Walking in forbidden ways



Pedestrians cross nineth east. (photo by Sarah Strobel Hill)
Pedestrians cross Ninth East. (Photo by Sarah Strobel Hill)

BYU’s campus culture is a microcosm of larger society. I admit that many of our “issues” are rather trivial, but there is one societal problem that has indeed seeped into our campus life. In other parts of the country, people are becoming decreasingly interested in being polite or showing manners. This behavior manifests itself in rude conversations, profanities aimed at others, etc. At BYU our wickedness consists of distracted walking.
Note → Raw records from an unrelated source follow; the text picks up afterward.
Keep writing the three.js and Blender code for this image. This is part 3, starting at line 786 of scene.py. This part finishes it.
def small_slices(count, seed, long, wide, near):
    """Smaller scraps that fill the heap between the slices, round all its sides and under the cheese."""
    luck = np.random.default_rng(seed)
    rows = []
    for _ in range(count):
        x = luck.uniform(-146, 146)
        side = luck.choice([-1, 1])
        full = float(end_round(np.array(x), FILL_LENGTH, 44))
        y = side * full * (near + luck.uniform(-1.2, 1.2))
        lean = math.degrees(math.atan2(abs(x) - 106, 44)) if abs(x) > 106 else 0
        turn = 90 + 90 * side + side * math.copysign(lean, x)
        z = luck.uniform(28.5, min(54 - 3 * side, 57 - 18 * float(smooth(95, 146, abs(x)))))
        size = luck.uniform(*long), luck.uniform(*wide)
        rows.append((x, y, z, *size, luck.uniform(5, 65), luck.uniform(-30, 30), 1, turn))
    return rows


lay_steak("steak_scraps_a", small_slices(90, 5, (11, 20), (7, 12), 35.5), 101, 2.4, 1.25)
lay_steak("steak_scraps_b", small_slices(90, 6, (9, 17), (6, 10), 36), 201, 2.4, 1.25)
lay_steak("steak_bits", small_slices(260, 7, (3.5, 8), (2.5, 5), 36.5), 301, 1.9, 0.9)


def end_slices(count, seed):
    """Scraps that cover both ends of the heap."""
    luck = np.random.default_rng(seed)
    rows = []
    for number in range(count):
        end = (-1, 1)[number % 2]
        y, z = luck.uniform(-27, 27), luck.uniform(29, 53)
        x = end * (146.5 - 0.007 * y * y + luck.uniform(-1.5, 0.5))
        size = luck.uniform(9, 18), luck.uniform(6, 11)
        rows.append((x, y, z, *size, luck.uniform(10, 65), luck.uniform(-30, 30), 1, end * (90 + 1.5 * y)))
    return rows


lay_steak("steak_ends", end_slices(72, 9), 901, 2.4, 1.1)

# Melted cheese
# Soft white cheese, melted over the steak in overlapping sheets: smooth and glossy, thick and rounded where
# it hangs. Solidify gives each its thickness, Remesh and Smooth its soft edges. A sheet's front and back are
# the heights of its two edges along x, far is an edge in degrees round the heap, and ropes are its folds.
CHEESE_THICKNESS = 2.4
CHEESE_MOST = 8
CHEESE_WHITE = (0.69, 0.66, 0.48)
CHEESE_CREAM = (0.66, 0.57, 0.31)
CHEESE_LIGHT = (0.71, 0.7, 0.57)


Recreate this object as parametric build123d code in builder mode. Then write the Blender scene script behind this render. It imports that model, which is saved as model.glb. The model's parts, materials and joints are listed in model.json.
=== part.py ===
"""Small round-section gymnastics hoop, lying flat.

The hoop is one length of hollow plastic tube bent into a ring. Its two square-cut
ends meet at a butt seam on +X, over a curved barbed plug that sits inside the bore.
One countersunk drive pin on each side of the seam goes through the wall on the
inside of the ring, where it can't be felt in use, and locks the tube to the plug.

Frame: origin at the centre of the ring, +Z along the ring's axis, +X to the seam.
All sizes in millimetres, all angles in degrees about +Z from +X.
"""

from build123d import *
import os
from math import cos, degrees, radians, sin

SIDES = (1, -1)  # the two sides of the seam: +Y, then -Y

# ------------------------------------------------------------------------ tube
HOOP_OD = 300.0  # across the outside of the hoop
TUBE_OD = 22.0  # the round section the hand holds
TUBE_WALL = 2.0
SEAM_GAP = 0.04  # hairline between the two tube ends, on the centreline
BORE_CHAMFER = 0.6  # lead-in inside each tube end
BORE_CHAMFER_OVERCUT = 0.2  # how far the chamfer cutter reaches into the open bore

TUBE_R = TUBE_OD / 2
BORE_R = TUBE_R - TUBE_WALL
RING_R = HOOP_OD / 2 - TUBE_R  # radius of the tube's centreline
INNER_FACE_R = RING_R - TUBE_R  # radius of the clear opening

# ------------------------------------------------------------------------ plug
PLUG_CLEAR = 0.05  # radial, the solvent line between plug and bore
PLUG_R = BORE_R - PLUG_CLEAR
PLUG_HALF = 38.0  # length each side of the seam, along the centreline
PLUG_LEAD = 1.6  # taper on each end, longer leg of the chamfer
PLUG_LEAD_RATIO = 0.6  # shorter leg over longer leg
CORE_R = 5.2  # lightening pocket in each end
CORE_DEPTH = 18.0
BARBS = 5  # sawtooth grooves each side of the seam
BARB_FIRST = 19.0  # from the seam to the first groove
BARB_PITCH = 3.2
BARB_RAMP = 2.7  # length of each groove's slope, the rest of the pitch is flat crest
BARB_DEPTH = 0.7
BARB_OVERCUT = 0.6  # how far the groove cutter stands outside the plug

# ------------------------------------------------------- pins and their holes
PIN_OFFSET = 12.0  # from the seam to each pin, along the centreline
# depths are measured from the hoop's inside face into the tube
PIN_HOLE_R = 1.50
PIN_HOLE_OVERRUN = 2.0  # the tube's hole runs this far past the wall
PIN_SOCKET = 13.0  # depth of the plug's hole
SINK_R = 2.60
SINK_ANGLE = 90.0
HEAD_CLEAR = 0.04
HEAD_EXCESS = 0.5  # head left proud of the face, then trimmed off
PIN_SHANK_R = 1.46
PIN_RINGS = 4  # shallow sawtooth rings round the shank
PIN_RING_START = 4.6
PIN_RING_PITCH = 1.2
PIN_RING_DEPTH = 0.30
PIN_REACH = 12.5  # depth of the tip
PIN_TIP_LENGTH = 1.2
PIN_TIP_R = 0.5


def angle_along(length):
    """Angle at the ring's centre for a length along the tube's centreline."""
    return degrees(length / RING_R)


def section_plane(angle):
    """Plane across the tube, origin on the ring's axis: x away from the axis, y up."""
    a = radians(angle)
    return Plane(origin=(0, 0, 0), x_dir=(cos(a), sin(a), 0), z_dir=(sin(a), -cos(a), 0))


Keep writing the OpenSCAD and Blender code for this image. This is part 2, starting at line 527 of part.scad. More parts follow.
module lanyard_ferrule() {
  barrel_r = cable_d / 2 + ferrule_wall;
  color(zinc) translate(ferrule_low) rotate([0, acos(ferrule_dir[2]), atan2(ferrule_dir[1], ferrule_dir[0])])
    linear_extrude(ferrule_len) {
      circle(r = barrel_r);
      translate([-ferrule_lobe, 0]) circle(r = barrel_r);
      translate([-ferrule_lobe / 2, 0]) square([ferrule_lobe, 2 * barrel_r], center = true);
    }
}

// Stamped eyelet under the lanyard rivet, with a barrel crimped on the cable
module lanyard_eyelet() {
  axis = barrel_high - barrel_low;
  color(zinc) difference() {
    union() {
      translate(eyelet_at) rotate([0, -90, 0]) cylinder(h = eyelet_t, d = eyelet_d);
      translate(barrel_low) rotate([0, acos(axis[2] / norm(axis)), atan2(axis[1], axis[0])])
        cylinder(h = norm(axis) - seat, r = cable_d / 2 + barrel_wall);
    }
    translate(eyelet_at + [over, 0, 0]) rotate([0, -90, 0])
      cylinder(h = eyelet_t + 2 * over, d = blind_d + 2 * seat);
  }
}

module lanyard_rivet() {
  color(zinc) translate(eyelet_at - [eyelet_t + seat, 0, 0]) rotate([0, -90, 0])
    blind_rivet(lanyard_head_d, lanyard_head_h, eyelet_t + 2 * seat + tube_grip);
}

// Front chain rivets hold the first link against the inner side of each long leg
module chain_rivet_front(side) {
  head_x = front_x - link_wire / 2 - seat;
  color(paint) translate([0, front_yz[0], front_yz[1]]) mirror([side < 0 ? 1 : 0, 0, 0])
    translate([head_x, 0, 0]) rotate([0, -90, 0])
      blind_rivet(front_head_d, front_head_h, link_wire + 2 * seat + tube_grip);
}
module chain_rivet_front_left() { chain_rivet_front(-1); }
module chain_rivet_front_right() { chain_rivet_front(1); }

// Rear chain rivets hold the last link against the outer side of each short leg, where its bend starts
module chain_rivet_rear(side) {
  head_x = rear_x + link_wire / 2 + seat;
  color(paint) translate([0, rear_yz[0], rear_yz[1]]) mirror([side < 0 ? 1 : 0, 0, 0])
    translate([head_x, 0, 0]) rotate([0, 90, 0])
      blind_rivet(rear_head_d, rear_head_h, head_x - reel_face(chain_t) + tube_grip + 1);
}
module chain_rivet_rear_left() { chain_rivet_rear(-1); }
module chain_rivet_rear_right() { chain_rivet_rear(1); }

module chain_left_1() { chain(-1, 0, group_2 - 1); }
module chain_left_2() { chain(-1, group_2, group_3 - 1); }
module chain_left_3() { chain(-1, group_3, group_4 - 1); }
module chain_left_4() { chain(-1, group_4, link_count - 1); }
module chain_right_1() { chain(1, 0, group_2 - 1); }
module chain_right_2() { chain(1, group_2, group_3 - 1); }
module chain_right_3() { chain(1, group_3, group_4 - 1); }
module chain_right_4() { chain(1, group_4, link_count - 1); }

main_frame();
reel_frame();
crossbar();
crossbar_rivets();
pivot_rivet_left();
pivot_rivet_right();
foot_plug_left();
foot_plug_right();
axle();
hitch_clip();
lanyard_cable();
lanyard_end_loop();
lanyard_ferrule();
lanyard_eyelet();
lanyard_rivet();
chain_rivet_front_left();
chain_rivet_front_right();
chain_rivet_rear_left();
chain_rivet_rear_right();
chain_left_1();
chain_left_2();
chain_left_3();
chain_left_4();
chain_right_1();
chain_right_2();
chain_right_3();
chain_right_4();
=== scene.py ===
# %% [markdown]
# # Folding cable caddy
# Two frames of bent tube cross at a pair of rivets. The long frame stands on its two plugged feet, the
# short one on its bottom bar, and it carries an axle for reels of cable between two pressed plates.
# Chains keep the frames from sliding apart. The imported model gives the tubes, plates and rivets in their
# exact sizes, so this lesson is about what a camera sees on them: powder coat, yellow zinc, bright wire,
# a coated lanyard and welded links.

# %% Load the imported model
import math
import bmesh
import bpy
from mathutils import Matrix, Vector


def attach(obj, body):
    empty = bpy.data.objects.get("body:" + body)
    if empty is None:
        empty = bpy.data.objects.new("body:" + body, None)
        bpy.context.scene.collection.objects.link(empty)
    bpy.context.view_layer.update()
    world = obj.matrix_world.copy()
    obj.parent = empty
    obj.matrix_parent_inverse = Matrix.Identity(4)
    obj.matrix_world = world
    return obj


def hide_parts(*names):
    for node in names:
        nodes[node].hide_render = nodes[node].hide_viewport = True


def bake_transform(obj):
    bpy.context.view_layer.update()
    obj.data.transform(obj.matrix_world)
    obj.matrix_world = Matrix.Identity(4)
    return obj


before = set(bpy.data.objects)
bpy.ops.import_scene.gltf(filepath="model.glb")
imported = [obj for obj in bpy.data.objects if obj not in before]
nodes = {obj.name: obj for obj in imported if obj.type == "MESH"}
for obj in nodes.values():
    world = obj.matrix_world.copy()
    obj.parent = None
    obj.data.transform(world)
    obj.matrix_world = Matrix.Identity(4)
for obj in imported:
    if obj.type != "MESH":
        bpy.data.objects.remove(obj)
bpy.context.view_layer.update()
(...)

There are different degrees of distractions while walking. The least severe category includes people doing things like listening to music or checking the time on your phone. The middle category of distraction is a moderate level of engagement. This encapsulates the first category activities lengthened a little bit (reading a text message versus a quick glance at the time, searching a song on your music device versus skipping to the next one, and so on) along with a little bit more. The most severe category of distracted walkers are drunk-drivers, or at least their walking equivalent. I speak of those who are so captivated by whatever they’re doing that they crash ahead, almost completely oblivious to their surroundings. As compared to the first category of petty offenders who occasionally look down, these felons only occasionally look up.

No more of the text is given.